Just in time for the new year, Congress has passed, and President Obama has signed, the Tax Relief, Unemployment Insurance Reauthorization, and Job Creation Act of 2010 (“Act”). This sweeping tax package includes an extension of the “Bush tax cuts” for two years, estate tax relief, alternative minimum tax relief, and a cut in employee-paid payroll taxes and self-employment tax in 2011. Key elements of the Act include:
- Income Tax Rates. Current income tax rates will be retained for 2011 and 2012, including a top rate of 35% and a 15% rate on capital gains and qualified dividends.
- Payroll Tax Reduction.
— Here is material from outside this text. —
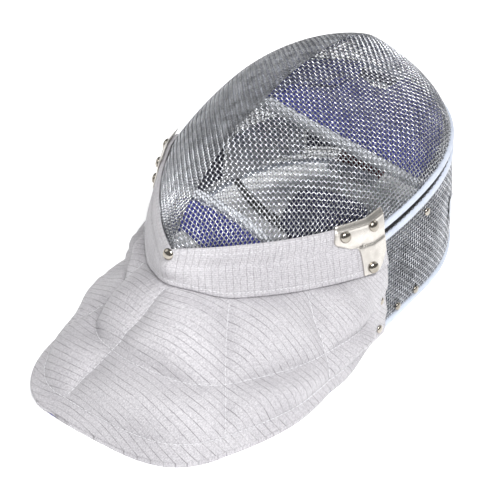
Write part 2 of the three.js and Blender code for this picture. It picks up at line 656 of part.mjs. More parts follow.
const CHEEK_FIRST = 0.24;         // front end of a cheek pad, as a share of the ridge
const CHEEK_LAST = 0.42;          // and its rear end
const CHEEK_OUTER = 0.88;         // its edge towards the rim, as a share of the section
const CHEEK_ENDS = [0.7, 0.8];    // its arched inner edge at both ends
const CHEEK_ARCH = 0.2;           // and how far the arch rises between them
const cheekInner = (run) => (
  lerp(CHEEK_ENDS[0], CHEEK_ENDS[1], run) - CHEEK_ARCH * Math.sin(Math.PI * run));
for (const [name, side] of SIDES) {
  const cheekPatch = (u, v) => {
    const run = side > 0 ? u : 1 - u;
    return facePoint(lerp(CHEEK_FIRST, CHEEK_LAST, run), side * lerp(CHEEK_OUTER, cheekInner(run), v));
  };
  add(`cheek_pad_${name}`, plate(cheekPatch, 8, 4, PAD_TOP - CHEEK_THICKNESS, PAD_TOP), NAVY);
}

// ---------------------------------------------------------------- rear pads, strap
const REAR_PAD_FRONT = 0.62;      // rear pads start at this side share
const REAR_PAD_END = 0.31;        // and stop at this one, short of the tongue
const REAR_PAD_FOOT = 0.2;
const REAR_PAD_HEAD = 0.62;
const REAR_PAD_SWELL = 10;        // and are this much thicker at the foot
for (const [name, side] of SIDES) {
  const rearPatch = (u, v) => wallPoint(
    side * (side > 0 ? lerp(REAR_PAD_FRONT, REAR_PAD_END, u) : lerp(REAR_PAD_END, REAR_PAD_FRONT, u)),
    lerp(REAR_PAD_FOOT, REAR_PAD_HEAD, v),
  );
  add(`rear_pad_${name}`, plate(rearPatch, 8, 3,
    (u, v) => PAD_TOP - REAR_PAD_THICKNESS - REAR_PAD_SWELL * (1 - v), PAD_TOP), GREY);
}

const LINER_THICKNESS = 4;
const LINER_FOOT = 0.2;
const LINER_HEAD = 0.76;
const NAPE_CENTRE = 0.13;         // side share left open for the tongue
const LINER_PLAY = 0.015;         // side share left open beside a rear pad
const linerStart = wallSideAtY(26);
const linerPatch = (from, to, head) => (u, v) => (
  wallPoint(lerp(from, to, u), lerp(LINER_FOOT, head, v)));
for (const [name, side] of SIDES) {
  const ends = [side * linerStart, side * (REAR_PAD_FRONT + LINER_PLAY)];
  if (side < 0) ends.reverse();
  add(`side_liner_${name}`, plate(linerPatch(...ends, LINER_HEAD), 6, 3,
    PAD_TOP - LINER_THICKNESS, PAD_TOP), NAVY);
}
for (const [name, side] of SIDES) {
  const ends = [side * (REAR_PAD_END - LINER_PLAY), side * NAPE_CENTRE];
  if (side < 0) ends.reverse();
  add(`nape_liner_${name}`, plate(linerPatch(...ends, REAR_PAD_HEAD), 6, 3,
    PAD_TOP - LINER_THICKNESS, PAD_TOP), NAVY);
}

const STRAP_SIDE = wallSideAtY(100);
const STRAP_CENTRE = STRAP_WIDTH / 2 + 2;
const STRAP_SAG = 76;             // control point ahead of the strap's ends
const strapEnd = (side) => {
  const end = wallPoint(side * STRAP_SIDE, STRAP_CENTRE / wallHeight).setZ(STRAP_CENTRE);
  end.x -= side * (MESH_THICKNESS + 3 * GAP);
  return end;
};
const strapMiddle = at(0, strapEnd(1).y - STRAP_SAG, STRAP_CENTRE);
const strapCurve = new THREE.QuadraticBezierCurve3(strapEnd(-1), strapMiddle, strapEnd(1));
const strapPatch = (u, v) => strapCurve.getPoint(u).addScaledVector(UP, STRAP_WIDTH * (v - 0.5));
add('back_strap', plate(strapPatch, 16, 1, -STRAP_THICKNESS / 2, STRAP_THICKNESS / 2), BLACK);

const TAB_Y = 118;
const TAB_WIDTH = 10;
const TAB_THICKNESS = 2;
const tabSide = wallSideAtY(TAB_Y);
const tabHalf = TAB_WIDTH / 2 / rearLine.length;
const tabPatch = (u, v) => wallPoint(tabSide + tabHalf * (1 - 2 * u), lerp(0.42, 0.62, v));
add('rear_tab', plate(tabPatch, 2, 2, GAP, GAP + TAB_THICKNESS), WHITE);

// ---------------------------------------------------------------- tongue
const ROOT_FOOT = 0.66;           // the root plate runs from here up the wall
const ROOT_HEAD = 0.9;
const rootSide = TONGUE_WIDTH / 2 / rearLine.length;
const rootPatch = (u, v) => wallPoint(rootSide * (1 - 2 * u), lerp(ROOT_FOOT, ROOT_HEAD, v));
const hinge = wallPoint(0, ROOT_FOOT);
hinge.y -= MESH_THICKNESS + 2 * SHEET_GAP + TONGUE_SHEET / 2;
const TONGUE_REACH = 62;          // tip ahead of the hinge
const TONGUE_DROP = 34;           // and below it
const tongueCurve = new THREE.QuadraticBezierCurve3(
  at(0, hinge.y, hinge.z - 2.6 * GAP),
  at(0, hinge.y - TONGUE_REACH * 0.2, hinge.z - TONGUE_DROP * 0.9),
  at(0, hinge.y - TONGUE_REACH, hinge.z - TONGUE_DROP),
);
/** Patch along the tongue, facing the head: shares of its length from the hinge. */
const tonguePatch = (width, start, end) => (u, v) => (
  tongueCurve.getPoint(lerp(end, start, v)).add(at(width * (u - 0.5), 0, 0)));
const SLEEVE_START = 0.45;
const SLEEVE_END = 0.88;
const sleeveLow = TONGUE_SHEET / 2 + GAP;
add('tongue_root', drilled(plate(rootPatch, 2, 2, PAD_TOP - TONGUE_SHEET, PAD_TOP), rootRivets),
  STEEL);
SIDES.forEach(([name], i) => {
  add(`tongue_rivet_${name}`, rivetGeometry(rootRivets[i]), RIVET);
});
add('tongue_spring', plate(tonguePatch(TONGUE_WIDTH, 0, 1), 2, 8, -TONGUE_SHEET / 2,
  TONGUE_SHEET / 2), STEEL);
add('tongue_pad', plate(tonguePatch(TONGUE_PAD_WIDTH, SLEEVE_START, SLEEVE_END), 4, 4, sleeveLow,
  TONGUE_PAD_THICKNESS), MAROON);
add('tongue_binding', plate(tonguePatch(TONGUE_PAD_WIDTH, SLEEVE_END + 0.008, 1), 4, 1, sleeveLow,
  TONGUE_PAD_THICKNESS), GREY);

// ---------------------------------------------------------------- origin
// The origin is the middle of the outline, on the surface that the mask lies on.
const outline = new THREE.Box3().setFromObject(mask);
const middle = outline.getCenter(new THREE.Vector3());
mask.position.set(-middle.x, -middle.y, -outline.min.z);
mask.updateMatrixWorld(true);

export default mask;
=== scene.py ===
"""Fencing mask lying face up: woven wire cage, quilted bib, brackets, pads and sprung tongue.

Shapes are worked out in millimetres in the maker's frame, whose y = 0 is the bracket line, and
are moved to the row frame in metres when a mesh is built. The wearer's left is +X.
"""
import json
import logging
import math
from dataclasses import dataclass, field
from enum import Enum
from typing import Callable, Optional, Sequence

import bpy
import numpy as np
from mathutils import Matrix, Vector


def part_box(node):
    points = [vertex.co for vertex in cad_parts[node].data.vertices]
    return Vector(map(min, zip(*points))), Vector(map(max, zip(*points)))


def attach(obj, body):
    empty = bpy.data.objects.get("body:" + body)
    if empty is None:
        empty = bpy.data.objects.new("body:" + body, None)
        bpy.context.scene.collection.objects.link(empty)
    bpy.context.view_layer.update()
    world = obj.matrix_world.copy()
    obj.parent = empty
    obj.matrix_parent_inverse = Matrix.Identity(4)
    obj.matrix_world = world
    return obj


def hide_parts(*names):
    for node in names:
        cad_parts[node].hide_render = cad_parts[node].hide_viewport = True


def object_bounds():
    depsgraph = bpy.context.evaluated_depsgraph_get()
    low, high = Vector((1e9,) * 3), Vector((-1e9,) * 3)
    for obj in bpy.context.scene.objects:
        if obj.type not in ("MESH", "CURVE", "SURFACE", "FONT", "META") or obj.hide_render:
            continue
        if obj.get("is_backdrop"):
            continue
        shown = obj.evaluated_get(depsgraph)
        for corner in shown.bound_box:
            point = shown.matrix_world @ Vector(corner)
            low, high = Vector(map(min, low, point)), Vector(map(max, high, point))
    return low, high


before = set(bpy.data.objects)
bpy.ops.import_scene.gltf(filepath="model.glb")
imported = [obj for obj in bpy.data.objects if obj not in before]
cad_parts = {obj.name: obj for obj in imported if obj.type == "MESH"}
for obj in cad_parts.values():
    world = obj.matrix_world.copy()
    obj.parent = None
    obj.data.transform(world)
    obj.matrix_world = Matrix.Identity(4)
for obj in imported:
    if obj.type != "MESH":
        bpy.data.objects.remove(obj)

Array = np.ndarray
MM = 0.001
AIM_HEIGHT = 0.086
log = logging.getLogger("mask")


# ------------------------------------------------------------------ small helpers
def smooth(x: Array, low: float, high: float) -> Array:
    """Cubic step: 0 below low, 1 above high, 3t^2 - 2t^3 between."""
    t = np.clip((x - low) / (high - low), 0, 1)
    return t * t * (3 - 2 * t)


def lerp(a: Array, b: Array, t: Array) -> Array:
    """Straight mix of a and b."""
    return a + (b - a) * t


def unit(vectors: Array) -> Array:
    """Vectors along the last axis, scaled to length one."""
    return vectors / np.maximum(np.linalg.norm(vectors, axis=-1, keepdims=True), 1e-9)


def mirror(points: Array, signed: Array) -> Array:
    """Points with x turned round where signed is below zero."""
    out = np.array(points, dtype=float)
    out[..., 0] *= np.where(signed < 0, -1.0, 1.0)
    return out


def grid(columns: int, rows: int) -> tuple[Array, Array]:
    """Two parameters from 0 to 1 on a grid of (columns + 1) by (rows + 1)."""
    return np.meshgrid(np.linspace(0, 1, columns + 1), np.linspace(0, 1, rows + 1), indexing="ij")


def pair(a: "Array | float", b: "Array | float") -> Sequence[Array]:
    """Both values as float arrays of one shape."""
    return np.broadcast_arrays(np.asarray(a, float), np.asarray(b, float))


def superellipse(share: Array, half: float, start: float, end: float,
                 exponent: float) -> tuple[Array, Array]:
    """Quarter of a superellipse, from its widest place to its end.

    Args:
        share: share of the quarter turn.
        half: half width at the widest place.
        start: y at the widest place.
        end: y at the end.
        exponent: 2 for an ellipse, more for a squarer outline.

    Returns:
        x and y.
    """
    turn, power = np.clip(share, 0, 1) * (math.pi / 2), 2 / exponent
    return (half * np.maximum(np.cos(turn), 0) ** power,
            start + (end - start) * np.sin(turn) ** power)


def grid_normals(points: Array) -> Array:
    """Unit normals of a grid: the cross product of its two differences."""
    return unit(np.cross(np.gradient(points, axis=0), np.gradient(points, axis=1)))


def grid_arcs(points: Array) -> Array:
    """Running lengths along both ways of a grid, as (n, m, 2)."""
    along = np.linalg.norm(np.diff(points, axis=0), axis=-1).cumsum(0)
    up = np.linalg.norm(np.diff(points, axis=1), axis=-1).cumsum(1)
    out = np.zeros(points.shape[:2] + (2,))
    out[1:, :, 0] = along
    out[:, 1:, 1] = up
    return out


class Noise:
    """Seeded lattice noise from -1 to 1 in two dimensions."""

    def __init__(self, seed: int, size: int = 64) -> None:
        """Fill the lattice from one seed."""
        self.lattice = np.random.default_rng(seed).uniform(-1, 1, (size, size))

    def at(self, x: Array, y: Array) -> Array:
        """Lattice values mixed with a cubic step between the four nearest knots."""
        size = len(self.lattice)
        i, j = np.floor(x).astype(int), np.floor(y).astype(int)
        a, b = smooth(x - i, 0, 1), smooth(y - j, 0, 1)
        pick = lambda p, q: self.lattice[p % size, q % size]
        low = lerp(pick(i, j), pick(i + 1, j), a)
        return lerp(low, lerp(pick(i, j + 1), pick(i + 1, j + 1), a), b)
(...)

The Social Security payroll tax will be reduced in 2011 from 6.2% to 4.2% for employees and from 12.4% to 10.4% for the self-employed.
- Itemized Deduction Limitation. The overall itemized deduction limitation for higher-income taxpayers was eliminated.
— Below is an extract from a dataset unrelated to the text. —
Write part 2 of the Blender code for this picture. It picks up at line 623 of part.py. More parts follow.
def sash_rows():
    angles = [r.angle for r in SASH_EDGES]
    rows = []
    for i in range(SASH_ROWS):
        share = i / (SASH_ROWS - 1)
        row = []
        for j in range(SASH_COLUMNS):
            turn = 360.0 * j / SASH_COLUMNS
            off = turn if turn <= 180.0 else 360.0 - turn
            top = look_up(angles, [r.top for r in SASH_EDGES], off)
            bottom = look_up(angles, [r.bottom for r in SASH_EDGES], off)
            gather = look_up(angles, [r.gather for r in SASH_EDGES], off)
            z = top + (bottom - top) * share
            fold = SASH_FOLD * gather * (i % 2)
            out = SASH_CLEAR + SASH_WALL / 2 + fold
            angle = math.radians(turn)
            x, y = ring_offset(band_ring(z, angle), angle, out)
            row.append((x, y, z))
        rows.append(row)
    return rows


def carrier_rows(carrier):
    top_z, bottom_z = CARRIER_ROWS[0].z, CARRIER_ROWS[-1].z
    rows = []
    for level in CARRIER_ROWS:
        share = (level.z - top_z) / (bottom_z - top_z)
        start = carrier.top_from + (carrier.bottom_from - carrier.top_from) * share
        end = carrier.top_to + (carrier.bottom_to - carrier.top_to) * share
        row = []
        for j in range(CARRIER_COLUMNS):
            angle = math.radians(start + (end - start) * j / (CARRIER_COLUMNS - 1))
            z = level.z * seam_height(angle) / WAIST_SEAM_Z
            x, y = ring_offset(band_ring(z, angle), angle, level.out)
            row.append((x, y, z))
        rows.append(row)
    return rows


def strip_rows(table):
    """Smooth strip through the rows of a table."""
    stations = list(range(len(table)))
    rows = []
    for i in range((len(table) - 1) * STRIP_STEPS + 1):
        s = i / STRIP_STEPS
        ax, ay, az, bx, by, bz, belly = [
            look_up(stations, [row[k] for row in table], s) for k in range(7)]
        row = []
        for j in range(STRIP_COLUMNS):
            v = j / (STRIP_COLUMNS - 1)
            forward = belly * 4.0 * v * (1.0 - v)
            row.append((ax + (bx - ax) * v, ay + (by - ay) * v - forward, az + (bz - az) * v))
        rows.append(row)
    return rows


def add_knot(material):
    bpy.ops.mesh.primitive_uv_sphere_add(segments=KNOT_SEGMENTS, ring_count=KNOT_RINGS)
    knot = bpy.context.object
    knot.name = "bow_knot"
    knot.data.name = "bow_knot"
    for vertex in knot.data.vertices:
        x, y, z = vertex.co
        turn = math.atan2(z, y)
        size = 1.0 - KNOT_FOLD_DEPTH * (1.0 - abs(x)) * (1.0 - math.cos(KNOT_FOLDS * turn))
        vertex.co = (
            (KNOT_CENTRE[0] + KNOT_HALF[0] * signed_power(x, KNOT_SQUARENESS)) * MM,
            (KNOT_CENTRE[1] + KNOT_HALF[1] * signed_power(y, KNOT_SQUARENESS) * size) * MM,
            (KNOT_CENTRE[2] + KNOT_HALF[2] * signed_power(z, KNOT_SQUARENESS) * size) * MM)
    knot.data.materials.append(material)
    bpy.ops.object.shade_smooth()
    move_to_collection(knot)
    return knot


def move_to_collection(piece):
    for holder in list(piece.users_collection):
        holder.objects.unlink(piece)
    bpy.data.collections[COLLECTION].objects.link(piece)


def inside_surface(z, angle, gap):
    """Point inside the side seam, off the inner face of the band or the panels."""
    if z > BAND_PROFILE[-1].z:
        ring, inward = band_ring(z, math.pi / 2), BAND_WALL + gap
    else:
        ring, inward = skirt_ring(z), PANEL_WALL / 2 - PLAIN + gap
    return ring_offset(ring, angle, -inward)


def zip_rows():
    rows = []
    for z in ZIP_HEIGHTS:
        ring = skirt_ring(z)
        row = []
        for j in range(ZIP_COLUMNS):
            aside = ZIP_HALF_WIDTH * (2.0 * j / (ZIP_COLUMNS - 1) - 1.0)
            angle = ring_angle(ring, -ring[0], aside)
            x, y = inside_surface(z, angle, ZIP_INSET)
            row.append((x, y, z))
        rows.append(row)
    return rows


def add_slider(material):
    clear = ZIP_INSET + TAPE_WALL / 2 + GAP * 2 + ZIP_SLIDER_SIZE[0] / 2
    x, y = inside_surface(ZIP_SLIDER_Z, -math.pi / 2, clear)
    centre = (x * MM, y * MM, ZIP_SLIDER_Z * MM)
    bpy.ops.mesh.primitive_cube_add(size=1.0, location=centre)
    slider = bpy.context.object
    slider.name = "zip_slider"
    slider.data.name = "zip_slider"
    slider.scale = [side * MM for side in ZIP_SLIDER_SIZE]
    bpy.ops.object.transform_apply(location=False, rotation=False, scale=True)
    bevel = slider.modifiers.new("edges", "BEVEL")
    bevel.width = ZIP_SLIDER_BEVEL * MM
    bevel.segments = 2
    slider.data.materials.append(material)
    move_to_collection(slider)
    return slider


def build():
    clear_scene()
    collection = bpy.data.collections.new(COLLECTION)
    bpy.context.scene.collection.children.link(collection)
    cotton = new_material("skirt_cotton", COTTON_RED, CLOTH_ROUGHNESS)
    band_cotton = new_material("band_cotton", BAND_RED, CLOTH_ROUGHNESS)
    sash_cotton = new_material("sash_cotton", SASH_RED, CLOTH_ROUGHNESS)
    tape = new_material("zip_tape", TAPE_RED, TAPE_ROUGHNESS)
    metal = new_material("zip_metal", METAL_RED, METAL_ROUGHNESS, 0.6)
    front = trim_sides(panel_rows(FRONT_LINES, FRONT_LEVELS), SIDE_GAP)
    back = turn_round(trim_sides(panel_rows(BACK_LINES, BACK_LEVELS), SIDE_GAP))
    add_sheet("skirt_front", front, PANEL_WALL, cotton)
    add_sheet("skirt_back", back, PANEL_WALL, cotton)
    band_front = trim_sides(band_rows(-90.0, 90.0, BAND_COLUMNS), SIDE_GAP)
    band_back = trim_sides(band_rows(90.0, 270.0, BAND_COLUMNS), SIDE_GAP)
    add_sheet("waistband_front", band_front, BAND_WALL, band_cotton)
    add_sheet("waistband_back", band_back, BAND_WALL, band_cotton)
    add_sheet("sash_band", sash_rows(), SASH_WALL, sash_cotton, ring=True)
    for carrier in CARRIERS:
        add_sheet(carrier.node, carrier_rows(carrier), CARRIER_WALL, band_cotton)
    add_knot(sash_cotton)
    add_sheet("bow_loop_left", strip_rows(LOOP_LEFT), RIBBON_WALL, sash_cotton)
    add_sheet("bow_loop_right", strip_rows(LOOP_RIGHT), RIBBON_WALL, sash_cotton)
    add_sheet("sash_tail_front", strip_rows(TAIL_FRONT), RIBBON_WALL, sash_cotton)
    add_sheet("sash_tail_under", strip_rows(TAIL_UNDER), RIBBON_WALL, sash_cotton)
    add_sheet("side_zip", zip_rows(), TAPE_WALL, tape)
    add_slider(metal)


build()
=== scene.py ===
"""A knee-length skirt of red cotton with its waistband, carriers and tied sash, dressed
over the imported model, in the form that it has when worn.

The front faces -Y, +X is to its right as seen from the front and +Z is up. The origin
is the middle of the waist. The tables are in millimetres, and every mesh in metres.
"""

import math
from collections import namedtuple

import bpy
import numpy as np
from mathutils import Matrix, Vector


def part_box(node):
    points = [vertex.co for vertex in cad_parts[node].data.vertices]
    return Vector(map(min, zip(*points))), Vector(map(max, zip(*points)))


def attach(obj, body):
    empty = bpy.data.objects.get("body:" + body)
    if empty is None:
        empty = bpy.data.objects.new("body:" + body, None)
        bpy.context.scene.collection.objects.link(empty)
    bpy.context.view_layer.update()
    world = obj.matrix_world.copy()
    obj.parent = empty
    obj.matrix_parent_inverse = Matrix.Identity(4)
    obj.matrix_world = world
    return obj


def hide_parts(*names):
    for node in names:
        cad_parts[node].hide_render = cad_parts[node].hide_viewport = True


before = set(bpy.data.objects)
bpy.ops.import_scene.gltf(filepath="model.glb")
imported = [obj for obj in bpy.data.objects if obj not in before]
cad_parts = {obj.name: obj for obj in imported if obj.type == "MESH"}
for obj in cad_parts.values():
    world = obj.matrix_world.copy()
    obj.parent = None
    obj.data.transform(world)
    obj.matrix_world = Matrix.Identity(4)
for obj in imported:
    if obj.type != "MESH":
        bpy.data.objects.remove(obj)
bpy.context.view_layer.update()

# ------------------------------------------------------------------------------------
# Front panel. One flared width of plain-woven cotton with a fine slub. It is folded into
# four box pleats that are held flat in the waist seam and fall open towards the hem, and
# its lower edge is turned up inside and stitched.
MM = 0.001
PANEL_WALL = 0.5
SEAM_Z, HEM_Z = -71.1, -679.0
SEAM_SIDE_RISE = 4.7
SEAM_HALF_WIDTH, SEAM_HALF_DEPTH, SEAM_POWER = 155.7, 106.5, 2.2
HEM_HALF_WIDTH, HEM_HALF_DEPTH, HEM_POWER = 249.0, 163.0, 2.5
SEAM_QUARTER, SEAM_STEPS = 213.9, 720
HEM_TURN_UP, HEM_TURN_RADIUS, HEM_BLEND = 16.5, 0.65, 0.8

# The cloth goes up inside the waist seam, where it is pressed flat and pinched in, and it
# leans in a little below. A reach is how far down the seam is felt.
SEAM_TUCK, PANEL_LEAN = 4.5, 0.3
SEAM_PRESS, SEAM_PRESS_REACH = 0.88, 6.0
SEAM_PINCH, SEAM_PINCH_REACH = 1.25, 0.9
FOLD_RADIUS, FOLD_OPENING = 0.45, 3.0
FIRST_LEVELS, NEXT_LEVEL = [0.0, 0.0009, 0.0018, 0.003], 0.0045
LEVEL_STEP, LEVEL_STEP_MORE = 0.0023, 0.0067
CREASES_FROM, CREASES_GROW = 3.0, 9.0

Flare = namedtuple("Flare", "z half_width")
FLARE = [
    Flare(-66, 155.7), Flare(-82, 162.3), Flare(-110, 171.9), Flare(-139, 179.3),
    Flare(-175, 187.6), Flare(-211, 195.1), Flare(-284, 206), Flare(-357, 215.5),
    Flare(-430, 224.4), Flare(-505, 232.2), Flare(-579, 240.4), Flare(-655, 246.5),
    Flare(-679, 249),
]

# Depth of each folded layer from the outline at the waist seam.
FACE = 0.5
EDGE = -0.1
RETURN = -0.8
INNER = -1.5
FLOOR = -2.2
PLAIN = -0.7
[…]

- Personal Exemption Phaseout. The personal exemption phaseout for higher-income taxpayers was eliminated. The personal exemption amount for 2011 is estimated to be $3,700.
- Marriage Penalty Relief. The Act continues relief from the marriage penalty, making the standard deduction and 15 percent regular income tax bracket for joint filers twice that of an unmarried individual filing a single return.
- Alternative Minimum Tax Patch. A two year AMT “patch” sets the AMT exemption for 2010 and 2011 slightly above 2009 levels and will allow personal credits to offset AMT.
- Extension of Popular Individual Tax Provisions. Several popular tax breaks for individuals, which had expired after 2009, were reinstated for 2010 and extended through 2011, including:
- The $1,000 maximum child tax credit. Prior to the Act, the credit was capped at $500 for 2010. In addition, this credit will be allowed against AMT liability.
- The American Opportunity Tax Credit for college costs.
- The itemized deduction for state and local sales taxes, as well as state income taxes.
- The above-the-line deduction for qualified higher education expenses.
- The above-the-line deduction for teachers for expenses incurred for educational materials used in the classroom (capped at $250).
- Tax-free distributions to charity from an IRA account, up to $100,000 per taxpayer, per tax year. In addition, individuals will be allowed to make charitable transfers during January 2011 and treat them as if made in 2010.
- The allowance of premiums for mortgage insurance to be deductible as qualified residence interest in 2011.
- 100% First-Year Depreciation For Equipment And Machinery. Businesses may write off 100% of certain equipment and machinery purchases, effective for property placed in service between September 9, 2010 and December 31, 2011. For qualifying machinery and equipment purchased in 2012, the Act provides for 50% first-year depreciation. Eligible machinery and equipment includes new depreciable property with a recovery period of 20 years or less (which may include special purpose agricultural structures); computer software; qualified transportation property (potentially including aircraft); and qualified leasehold improvements.
- Enhanced Small Business Expensing For 2012. For tax years beginning in 2012, a small business taxpayer will be allowed to write off up to $125,000 (to be indexed for inflation) of capital expenditures, subject to a phaseout once capital expenditures exceed $500,000. In addition, the rule which treats off-the-shelf computer software as qualifying property is extended through 2012.
- Extension of Business Tax Provisions. Several business tax incentives, which had expired after 2009, were reinstated retroactively for 2010 and extended through 2011, including:
- The research and development credit.
- 15 year write-offs for qualified leasehold improvements and certain improvements to restaurant buildings.
- The employer wage credit for activated military reservists.
- The enhanced deduction for contributions of food and book inventories, and computer equipment for educational purposes.
- The work opportunity credit (extended through the end of 2011).
- Exclusion of Gain on Small Business Stock. The Act extended the exclusion of 100% of gain from the sale of certain small business stock acquired after September 27, 2010 and before January 1, 2012.
In addition to these changes, the Act notably omitted two provisions. First, the Act failed to repeal a controversial expansion of Form 1099 reporting requirements as discussed in the July/August 2010 Newsletter; a copy of this article is available on the McGrath North website. Second, the Act did not extend the Build America Bonds program, which permitted state and local governments to issue federally-subsidized municipal bonds.